Um filme que se distancia do politicamente correto, mas esbarra em alguns equívocos de produção, como a narração na primeira pessoa do jardineiro (Lima Duarte), que em nada acrescenta, ou melhor, mais atrapalha e obscurece o clímax, ao narrar o que o espectador está vendo na tela, como em filmes infantis ou uma narração de futebol pela TV. Outro equívoco é o cenário retrô, como se fosse um filme de época, como o Karmann-Ghia conversível, televisão em preto e branco e diversos aparelhos eletrônicos dos anos 60 e 70. Mas há bons acertos como da trilha sonora composta por canções de Raul Seixas, ponto alto de Colegas, entre elas a música Sociedade Alternativa.

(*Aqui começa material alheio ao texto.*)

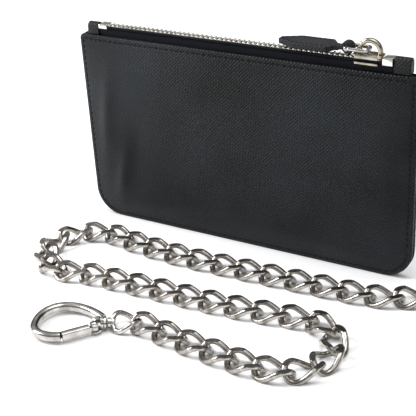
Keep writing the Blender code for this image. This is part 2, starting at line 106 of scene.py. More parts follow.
def add_node(
    tree: bpy.types.NodeTree,
    kind: str,
    links: dict[str | int, bpy.types.NodeSocket] | None = None,
    values: dict[str | int, object] | None = None,
    **settings: object,
) -> bpy.types.Node:
    """Adds one node to a tree.

    Args:
        tree: the node tree.
        kind: the node's type name.
        links: output sockets, by the input that each feeds.
        values: default values, by input.
        settings: the node's own properties.

    Returns:
        The new node.
    """
    node = tree.nodes.new(kind)
    for name, value in settings.items():
        setattr(node, name, value)
    for name, value in (values or {}).items():
        node.inputs[name].default_value = value
    for name, socket in (links or {}).items():
        tree.links.new(socket, node.inputs[name])
    return node


def ramp(
    tree: bpy.types.NodeTree, source: bpy.types.NodeSocket, stops: Sequence[tuple[float, object]]
) -> bpy.types.Node:
    """Adds a colour ramp.

    Args:
        tree: the node tree.
        source: what drives the ramp.
        stops: position and grey value or linear colour of each stop.

    Returns:
        The ramp node.
    """
    node = add_node(tree, "ShaderNodeValToRGB", {"Fac": source})
    while len(node.color_ramp.elements) < len(stops):
        node.color_ramp.elements.new(0.5)
    for element, (place, value) in zip(node.color_ramp.elements, stops):
        element.position = place
        element.color = value if isinstance(value, tuple) else (value, value, value, 1)
    return node


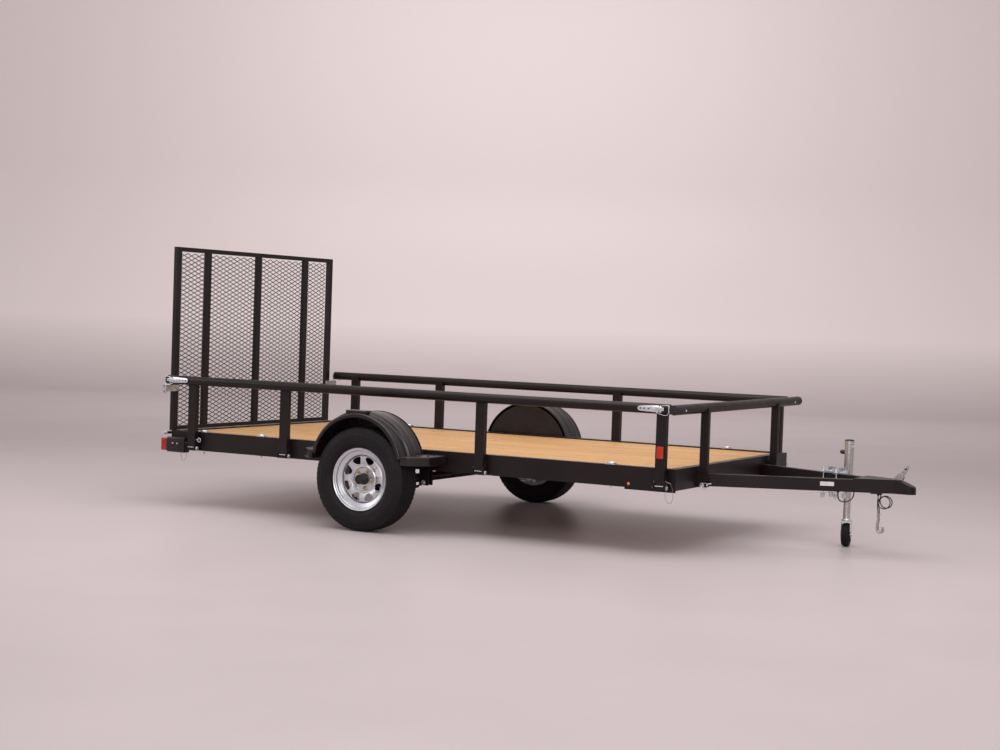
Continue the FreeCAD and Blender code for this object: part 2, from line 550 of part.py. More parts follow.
# Running gear: axle tube with spindles, leaf springs and hangers
def running_gear():
    x = "-axle_behind_middle"
    end = "wheel_middle - axle_end_inset"
    tube = rod("Y", "axle_tube_radius", (f"-({end})", end), x, "axle_height")
    pieces = [tube]
    for sign in ("-", ""):
        low, high = (f"{sign}({end})", f"{sign}(wheel_middle - hub_inboard - spindle_flange)")
        tip = f"{sign}(wheel_middle + hub_outboard / 2)"
        if sign:
            low, high = high, low
            pieces.append(rod("Y", "spindle_radius", (tip, low), x, "wheel_height"))
        else:
            pieces.append(rod("Y", "spindle_radius", (high, tip), x, "wheel_height"))
        pieces.append(rod("Y", "spindle_flange_radius", (low, high), x, "wheel_height"))
    subpart("axle_beam", join(*pieces))
    leaves = []
    for i in range(int(size("leaf_count"))):
        reach = f"spring_half_span * (1 - {LEAF_STEP_SHARE} * {i})"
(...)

O pé na estrada é a simbologia da liberdade e a vazão pela busca de horizontes desconhecidos de pessoas que possivelmente não viverão muito diante do histórico da enfermidade. Mas ao se libertarem das amarras infanto-juvenis, partem para a ruptura de dogmas como reflexão existencial propriamente dita de três pessoas perdidas que não querem mais o mundo civilizatório, dá uma guinada sutil e passa a dar consistência de uma estrutura sólida advindas de um roteiro enxuto e preocupado com o imaginário e a formação eloquente de vidas à procura de seus destinos.

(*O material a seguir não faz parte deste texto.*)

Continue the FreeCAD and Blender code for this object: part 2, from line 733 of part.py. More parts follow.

Colegas tem mais méritos do que erros nesta comédia simples, sensível e de bom humor na estrada, onde os personagens riem muito de si mesmos e brincam com a moléstia que lhes assolam. Uma boa sacada é a cena do restaurante, quando Márcio se assume como diferente da senhora sentada à mesa e diz que não lhe incomoda o fato dela ser gorda. É feito para divertir e subverter os padrões comportamentais, satirizar com a polícia e a imprensa, pelo trio de “retardados perigosos”, como eles mesmos se anunciam. E os sonhos podem se tornar realidade, até mesmo Goldenberg pedir, com o apoio na redes sociais, a presença de seu ídolo Sean Penn sentar ao seu lado para assistir o filme. Ao fugir do pragmatismo como uma máscara que serve de disfarce para os fujões, que brincam de forma dolorida e sem as referências dos vínculos que ficaram para trás, como provas de um vazio das almas à procura do sentido da existência e sua finalidade.